Write out exactly the lines from the line with "Continue the build123d" through the line with "return lengthwise(face, belt_front_y, belt_front_y", both ends included, and no other line.

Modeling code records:

· · · · ·

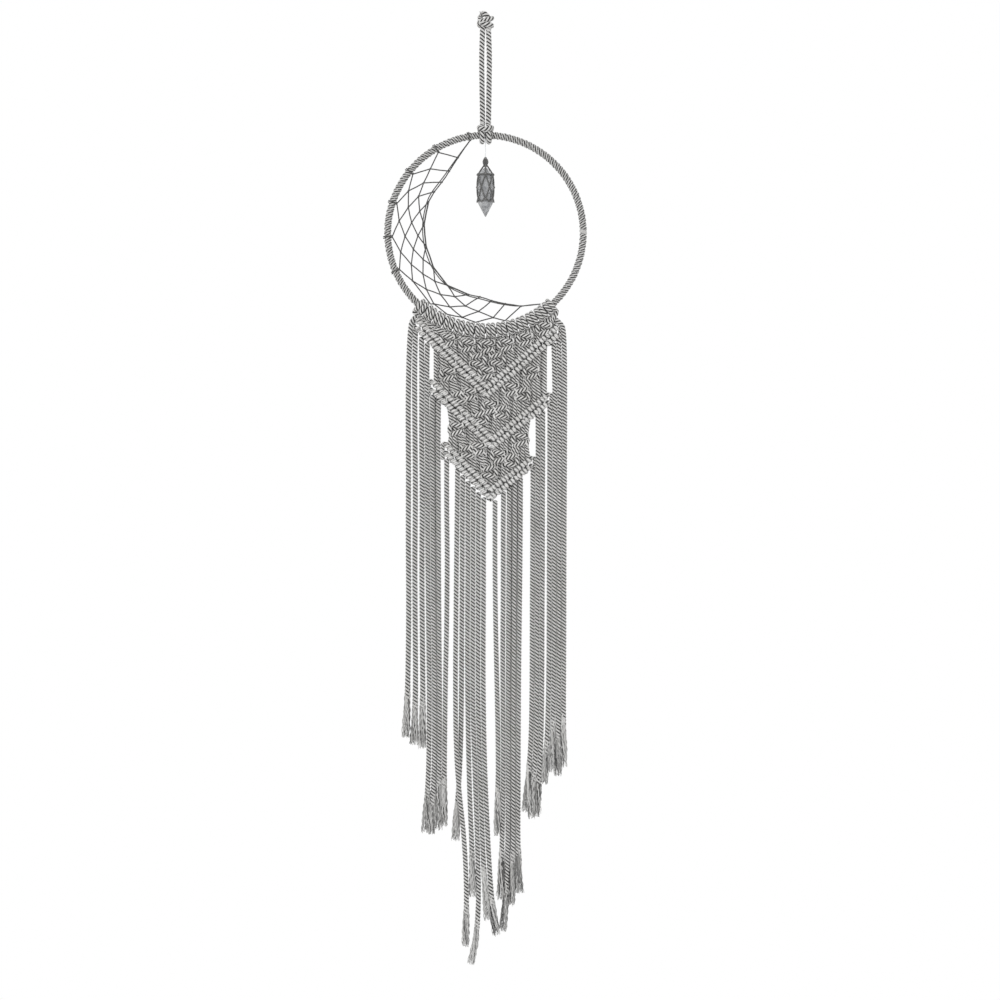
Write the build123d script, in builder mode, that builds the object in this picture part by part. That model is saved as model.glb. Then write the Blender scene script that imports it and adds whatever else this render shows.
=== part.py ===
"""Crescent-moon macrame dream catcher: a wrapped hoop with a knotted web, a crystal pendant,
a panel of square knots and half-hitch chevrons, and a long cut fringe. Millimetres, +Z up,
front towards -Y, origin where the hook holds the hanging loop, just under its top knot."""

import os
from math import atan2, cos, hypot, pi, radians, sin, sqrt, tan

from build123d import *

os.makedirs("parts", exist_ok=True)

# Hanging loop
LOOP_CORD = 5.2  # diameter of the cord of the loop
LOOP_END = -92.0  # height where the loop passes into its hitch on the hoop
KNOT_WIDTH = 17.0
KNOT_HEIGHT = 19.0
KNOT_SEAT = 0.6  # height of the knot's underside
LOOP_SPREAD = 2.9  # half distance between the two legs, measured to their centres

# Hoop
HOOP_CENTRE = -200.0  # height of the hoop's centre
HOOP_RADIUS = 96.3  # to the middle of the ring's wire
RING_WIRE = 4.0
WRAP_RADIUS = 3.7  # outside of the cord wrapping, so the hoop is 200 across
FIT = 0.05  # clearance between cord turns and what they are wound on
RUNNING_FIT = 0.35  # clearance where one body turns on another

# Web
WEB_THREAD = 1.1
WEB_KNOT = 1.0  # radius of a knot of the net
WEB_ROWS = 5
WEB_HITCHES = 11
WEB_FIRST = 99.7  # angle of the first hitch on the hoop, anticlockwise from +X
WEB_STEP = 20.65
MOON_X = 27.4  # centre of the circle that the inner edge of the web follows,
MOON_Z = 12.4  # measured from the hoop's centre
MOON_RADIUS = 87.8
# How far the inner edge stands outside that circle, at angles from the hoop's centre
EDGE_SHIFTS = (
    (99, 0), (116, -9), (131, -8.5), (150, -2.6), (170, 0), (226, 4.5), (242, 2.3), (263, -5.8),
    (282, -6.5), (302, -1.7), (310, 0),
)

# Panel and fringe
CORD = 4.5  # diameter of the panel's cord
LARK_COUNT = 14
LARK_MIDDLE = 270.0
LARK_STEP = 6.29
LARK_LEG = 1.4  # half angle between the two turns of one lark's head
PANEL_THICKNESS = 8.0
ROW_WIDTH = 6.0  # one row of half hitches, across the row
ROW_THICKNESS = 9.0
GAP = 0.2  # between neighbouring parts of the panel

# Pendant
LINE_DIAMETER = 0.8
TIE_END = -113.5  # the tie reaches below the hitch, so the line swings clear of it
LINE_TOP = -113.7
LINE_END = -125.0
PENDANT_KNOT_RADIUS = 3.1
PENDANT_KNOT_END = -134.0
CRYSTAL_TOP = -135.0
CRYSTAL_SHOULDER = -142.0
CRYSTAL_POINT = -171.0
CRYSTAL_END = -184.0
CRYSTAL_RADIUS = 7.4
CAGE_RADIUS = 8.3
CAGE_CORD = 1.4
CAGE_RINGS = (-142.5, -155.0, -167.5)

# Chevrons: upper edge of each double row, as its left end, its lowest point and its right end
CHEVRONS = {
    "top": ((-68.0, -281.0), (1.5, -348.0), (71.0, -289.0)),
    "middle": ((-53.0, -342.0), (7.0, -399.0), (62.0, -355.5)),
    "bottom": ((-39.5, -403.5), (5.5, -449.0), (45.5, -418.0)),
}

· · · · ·

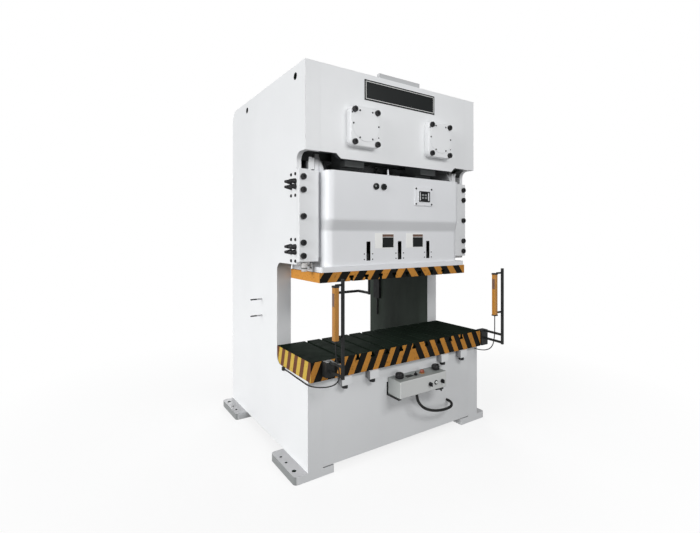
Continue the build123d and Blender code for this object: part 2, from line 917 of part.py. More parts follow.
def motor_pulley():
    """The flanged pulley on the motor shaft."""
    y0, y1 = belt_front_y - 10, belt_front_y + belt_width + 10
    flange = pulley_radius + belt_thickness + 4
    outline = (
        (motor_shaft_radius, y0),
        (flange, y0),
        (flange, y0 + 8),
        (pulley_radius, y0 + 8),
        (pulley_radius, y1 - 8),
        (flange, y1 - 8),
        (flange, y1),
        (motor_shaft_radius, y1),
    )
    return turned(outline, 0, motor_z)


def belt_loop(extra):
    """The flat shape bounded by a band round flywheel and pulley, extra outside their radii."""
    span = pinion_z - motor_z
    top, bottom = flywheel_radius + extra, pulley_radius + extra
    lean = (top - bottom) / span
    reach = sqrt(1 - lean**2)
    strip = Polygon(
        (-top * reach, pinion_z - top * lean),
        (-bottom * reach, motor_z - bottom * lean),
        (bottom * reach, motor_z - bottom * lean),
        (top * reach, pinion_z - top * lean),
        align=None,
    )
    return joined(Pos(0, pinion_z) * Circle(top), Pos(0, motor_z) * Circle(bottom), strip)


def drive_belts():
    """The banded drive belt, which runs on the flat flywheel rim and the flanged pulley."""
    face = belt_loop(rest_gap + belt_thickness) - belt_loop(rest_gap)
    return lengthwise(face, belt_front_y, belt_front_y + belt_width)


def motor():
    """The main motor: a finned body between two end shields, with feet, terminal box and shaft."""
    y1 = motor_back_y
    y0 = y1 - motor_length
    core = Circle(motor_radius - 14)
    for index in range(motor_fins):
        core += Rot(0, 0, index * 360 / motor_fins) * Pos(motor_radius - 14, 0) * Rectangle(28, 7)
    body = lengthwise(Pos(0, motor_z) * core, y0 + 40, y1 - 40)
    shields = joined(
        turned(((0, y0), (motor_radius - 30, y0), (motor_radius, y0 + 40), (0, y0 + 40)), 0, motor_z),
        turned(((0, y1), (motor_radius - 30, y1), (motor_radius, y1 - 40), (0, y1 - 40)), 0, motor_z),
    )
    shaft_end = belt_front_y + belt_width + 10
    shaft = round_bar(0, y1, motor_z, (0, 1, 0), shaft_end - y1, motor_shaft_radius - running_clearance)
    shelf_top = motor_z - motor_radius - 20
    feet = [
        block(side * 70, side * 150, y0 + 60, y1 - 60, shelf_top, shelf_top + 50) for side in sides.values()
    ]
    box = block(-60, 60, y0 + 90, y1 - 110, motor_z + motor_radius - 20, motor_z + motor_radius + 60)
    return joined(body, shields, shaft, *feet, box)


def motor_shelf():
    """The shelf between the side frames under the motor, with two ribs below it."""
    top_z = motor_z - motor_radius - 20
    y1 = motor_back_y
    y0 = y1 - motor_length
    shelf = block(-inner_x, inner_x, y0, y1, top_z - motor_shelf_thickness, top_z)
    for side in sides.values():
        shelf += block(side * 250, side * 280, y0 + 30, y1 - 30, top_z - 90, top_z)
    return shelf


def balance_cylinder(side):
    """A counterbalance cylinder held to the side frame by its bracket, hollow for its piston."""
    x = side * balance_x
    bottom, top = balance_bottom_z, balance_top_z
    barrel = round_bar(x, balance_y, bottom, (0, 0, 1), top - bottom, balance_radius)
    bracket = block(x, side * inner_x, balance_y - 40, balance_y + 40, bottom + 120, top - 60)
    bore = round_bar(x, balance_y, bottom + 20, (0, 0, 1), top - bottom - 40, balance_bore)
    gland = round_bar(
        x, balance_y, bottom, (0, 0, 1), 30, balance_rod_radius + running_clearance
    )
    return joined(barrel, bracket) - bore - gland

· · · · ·

Solution to the exercise:
Continue the build123d and Blender code for this object: part 2, from line 917 of part.py. More parts follow.
def motor_pulley():
    """The flanged pulley on the motor shaft."""
    y0, y1 = belt_front_y - 10, belt_front_y + belt_width + 10
    flange = pulley_radius + belt_thickness + 4
    outline = (
        (motor_shaft_radius, y0),
        (flange, y0),
        (flange, y0 + 8),
        (pulley_radius, y0 + 8),
        (pulley_radius, y1 - 8),
        (flange, y1 - 8),
        (flange, y1),
        (motor_shaft_radius, y1),
    )
    return turned(outline, 0, motor_z)


def belt_loop(extra):
    """The flat shape bounded by a band round flywheel and pulley, extra outside their radii."""
    span = pinion_z - motor_z
    top, bottom = flywheel_radius + extra, pulley_radius + extra
    lean = (top - bottom) / span
    reach = sqrt(1 - lean**2)
    strip = Polygon(
        (-top * reach, pinion_z - top * lean),
        (-bottom * reach, motor_z - bottom * lean),
        (bottom * reach, motor_z - bottom * lean),
        (top * reach, pinion_z - top * lean),
        align=None,
    )
    return joined(Pos(0, pinion_z) * Circle(top), Pos(0, motor_z) * Circle(bottom), strip)


def drive_belts():
    """The banded drive belt, which runs on the flat flywheel rim and the flanged pulley."""
    face = belt_loop(rest_gap + belt_thickness) - belt_loop(rest_gap)
    return lengthwise(face, belt_front_y, belt_front_y + belt_width)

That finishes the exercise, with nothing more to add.